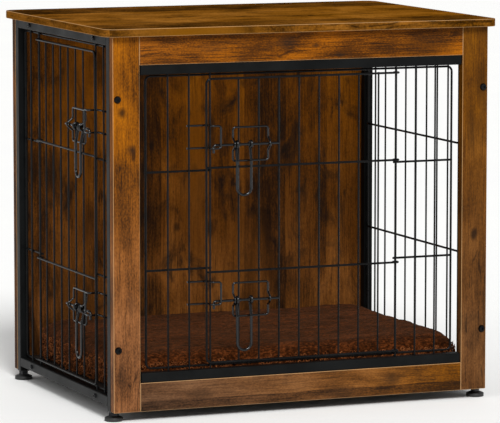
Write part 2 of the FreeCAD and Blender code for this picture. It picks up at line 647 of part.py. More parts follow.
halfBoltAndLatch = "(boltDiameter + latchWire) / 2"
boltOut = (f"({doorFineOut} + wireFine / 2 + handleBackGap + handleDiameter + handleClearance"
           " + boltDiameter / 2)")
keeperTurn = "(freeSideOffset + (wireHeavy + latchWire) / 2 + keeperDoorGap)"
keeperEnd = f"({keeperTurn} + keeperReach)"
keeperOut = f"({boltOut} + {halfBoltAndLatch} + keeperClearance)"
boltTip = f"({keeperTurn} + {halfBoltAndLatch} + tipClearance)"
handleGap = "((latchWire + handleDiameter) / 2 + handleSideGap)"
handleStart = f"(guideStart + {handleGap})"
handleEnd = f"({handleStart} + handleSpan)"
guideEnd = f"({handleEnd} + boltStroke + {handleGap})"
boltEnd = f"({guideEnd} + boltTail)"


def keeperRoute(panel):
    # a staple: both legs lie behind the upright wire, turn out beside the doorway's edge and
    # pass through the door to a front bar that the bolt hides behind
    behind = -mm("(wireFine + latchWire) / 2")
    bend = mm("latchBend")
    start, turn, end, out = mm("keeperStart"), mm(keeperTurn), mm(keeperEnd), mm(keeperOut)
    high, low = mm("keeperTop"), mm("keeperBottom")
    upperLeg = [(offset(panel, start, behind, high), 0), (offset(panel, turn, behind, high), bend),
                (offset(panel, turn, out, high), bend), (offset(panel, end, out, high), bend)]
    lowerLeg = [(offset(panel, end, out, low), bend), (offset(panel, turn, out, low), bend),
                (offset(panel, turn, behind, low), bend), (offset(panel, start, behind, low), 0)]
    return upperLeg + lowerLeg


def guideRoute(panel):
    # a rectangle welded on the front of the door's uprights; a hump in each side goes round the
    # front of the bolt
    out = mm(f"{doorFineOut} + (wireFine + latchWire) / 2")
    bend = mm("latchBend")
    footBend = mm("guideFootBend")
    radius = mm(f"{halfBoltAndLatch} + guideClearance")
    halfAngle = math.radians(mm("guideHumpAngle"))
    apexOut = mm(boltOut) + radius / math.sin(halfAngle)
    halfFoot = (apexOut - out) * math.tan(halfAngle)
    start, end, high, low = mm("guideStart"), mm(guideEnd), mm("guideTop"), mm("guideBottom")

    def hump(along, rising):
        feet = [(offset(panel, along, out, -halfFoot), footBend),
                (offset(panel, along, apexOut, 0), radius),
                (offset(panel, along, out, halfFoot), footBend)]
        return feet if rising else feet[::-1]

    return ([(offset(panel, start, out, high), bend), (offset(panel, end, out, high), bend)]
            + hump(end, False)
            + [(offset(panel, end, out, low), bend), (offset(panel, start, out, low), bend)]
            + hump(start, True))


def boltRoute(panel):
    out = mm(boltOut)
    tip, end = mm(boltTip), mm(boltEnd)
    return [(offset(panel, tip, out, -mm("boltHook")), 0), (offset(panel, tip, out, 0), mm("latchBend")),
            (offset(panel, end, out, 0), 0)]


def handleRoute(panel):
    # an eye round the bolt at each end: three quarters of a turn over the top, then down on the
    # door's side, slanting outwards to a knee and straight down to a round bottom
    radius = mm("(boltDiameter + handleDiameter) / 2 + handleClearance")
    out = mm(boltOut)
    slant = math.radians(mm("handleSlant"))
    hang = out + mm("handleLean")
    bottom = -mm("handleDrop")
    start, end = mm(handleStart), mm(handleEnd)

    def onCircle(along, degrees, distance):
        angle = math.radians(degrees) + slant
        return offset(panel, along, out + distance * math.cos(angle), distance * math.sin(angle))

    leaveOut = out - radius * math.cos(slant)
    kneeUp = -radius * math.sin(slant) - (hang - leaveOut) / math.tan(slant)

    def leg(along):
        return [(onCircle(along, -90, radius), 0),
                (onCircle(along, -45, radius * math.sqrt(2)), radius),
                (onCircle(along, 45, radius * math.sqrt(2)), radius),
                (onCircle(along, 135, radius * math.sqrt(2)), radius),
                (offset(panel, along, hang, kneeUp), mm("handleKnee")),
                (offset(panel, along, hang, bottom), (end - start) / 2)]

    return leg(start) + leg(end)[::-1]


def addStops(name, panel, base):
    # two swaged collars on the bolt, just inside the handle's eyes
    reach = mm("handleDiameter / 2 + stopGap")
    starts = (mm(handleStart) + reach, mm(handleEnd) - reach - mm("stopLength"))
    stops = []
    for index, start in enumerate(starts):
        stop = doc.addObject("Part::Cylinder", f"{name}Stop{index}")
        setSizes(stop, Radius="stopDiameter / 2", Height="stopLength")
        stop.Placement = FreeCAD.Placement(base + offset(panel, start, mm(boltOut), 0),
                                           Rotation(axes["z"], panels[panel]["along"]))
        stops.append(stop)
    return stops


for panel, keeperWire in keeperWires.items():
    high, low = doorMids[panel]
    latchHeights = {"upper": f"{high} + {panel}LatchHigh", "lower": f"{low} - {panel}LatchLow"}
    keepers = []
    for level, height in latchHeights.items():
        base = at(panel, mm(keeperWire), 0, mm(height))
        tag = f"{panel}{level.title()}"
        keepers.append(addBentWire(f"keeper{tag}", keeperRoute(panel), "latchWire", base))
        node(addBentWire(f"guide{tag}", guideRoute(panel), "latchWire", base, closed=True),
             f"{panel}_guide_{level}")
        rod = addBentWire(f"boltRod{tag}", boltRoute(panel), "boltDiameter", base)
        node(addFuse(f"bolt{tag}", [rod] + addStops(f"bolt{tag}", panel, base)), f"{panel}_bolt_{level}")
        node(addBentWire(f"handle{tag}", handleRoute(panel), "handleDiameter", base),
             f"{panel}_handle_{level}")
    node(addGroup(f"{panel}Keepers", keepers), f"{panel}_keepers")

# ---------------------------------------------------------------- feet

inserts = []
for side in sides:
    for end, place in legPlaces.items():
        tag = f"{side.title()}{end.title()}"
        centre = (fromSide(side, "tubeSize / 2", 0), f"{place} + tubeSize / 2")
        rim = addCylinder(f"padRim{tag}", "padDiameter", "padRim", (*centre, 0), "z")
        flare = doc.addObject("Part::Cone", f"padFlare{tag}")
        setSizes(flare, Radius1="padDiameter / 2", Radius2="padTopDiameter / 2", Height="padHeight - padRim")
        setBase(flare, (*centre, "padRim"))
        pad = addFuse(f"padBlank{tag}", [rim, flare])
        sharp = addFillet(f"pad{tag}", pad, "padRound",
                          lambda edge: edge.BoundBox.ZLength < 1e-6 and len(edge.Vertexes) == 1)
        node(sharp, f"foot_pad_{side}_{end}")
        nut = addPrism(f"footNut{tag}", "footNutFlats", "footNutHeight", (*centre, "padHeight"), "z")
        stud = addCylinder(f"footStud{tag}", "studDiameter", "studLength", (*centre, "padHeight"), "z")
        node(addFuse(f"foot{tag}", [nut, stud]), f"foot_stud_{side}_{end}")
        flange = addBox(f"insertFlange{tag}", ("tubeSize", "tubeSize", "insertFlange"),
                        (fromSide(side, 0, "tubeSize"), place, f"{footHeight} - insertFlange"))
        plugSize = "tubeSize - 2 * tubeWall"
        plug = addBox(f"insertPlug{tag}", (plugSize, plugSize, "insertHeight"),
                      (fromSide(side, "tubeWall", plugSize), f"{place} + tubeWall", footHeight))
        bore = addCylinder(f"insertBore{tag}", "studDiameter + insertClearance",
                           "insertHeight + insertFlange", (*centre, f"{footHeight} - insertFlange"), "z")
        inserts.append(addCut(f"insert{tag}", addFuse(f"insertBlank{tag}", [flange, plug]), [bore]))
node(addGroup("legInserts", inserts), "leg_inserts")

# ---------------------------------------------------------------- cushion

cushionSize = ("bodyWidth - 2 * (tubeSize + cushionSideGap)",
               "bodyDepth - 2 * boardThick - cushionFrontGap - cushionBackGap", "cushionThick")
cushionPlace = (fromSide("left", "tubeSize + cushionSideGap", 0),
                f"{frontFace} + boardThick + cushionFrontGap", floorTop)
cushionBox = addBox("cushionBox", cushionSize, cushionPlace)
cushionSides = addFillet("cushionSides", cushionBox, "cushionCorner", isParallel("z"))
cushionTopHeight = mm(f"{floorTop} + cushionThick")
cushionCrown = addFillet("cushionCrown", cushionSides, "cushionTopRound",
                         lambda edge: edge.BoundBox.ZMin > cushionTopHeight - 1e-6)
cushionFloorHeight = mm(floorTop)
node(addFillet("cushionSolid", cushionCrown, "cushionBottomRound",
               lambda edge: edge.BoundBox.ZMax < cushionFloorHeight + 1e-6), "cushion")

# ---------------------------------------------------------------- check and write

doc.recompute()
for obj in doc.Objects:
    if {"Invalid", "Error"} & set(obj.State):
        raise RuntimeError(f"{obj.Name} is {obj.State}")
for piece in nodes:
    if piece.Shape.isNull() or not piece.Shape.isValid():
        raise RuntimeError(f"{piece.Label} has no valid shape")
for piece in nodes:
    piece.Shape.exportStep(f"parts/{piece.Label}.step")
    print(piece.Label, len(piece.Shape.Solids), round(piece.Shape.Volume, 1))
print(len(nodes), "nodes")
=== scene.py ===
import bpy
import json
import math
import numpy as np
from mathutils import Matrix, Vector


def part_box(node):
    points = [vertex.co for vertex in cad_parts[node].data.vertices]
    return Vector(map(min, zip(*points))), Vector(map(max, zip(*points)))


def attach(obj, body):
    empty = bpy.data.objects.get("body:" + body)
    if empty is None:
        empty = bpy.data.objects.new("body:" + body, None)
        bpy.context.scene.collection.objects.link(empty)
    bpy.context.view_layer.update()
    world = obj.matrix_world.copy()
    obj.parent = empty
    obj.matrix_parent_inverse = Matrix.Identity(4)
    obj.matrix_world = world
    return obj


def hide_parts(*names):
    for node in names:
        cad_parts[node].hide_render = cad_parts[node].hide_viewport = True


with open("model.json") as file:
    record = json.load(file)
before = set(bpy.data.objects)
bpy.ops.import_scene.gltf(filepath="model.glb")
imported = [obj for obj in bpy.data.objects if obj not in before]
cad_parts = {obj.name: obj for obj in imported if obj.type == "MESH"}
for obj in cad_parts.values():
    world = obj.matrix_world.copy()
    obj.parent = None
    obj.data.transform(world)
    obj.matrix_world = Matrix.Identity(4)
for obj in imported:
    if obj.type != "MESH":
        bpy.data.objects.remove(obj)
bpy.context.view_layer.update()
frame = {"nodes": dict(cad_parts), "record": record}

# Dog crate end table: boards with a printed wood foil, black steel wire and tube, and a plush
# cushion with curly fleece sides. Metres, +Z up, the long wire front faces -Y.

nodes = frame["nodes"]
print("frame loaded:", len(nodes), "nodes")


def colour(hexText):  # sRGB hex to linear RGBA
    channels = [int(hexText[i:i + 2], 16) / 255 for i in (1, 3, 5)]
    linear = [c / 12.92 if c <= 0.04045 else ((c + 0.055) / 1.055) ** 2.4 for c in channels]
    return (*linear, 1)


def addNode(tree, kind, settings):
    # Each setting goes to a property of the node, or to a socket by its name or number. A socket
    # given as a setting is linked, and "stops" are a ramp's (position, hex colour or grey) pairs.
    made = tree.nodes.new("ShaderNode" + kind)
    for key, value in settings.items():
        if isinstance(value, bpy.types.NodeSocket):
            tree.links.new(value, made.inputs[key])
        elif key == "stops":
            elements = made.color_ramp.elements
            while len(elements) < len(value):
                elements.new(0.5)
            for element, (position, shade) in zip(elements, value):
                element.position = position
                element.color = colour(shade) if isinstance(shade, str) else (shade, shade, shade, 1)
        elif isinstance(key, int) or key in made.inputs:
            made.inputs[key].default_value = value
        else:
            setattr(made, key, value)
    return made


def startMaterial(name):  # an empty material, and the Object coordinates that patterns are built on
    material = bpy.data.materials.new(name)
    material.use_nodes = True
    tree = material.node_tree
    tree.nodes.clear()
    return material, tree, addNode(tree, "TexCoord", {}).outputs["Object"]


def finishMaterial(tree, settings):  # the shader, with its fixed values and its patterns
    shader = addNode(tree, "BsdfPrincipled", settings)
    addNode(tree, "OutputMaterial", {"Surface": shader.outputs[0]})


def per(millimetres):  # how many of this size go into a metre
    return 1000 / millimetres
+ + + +
TASK DIRECTIONS — Say how many lines of the material contain the word "True", with no other text.

FULL SOLUTION — 4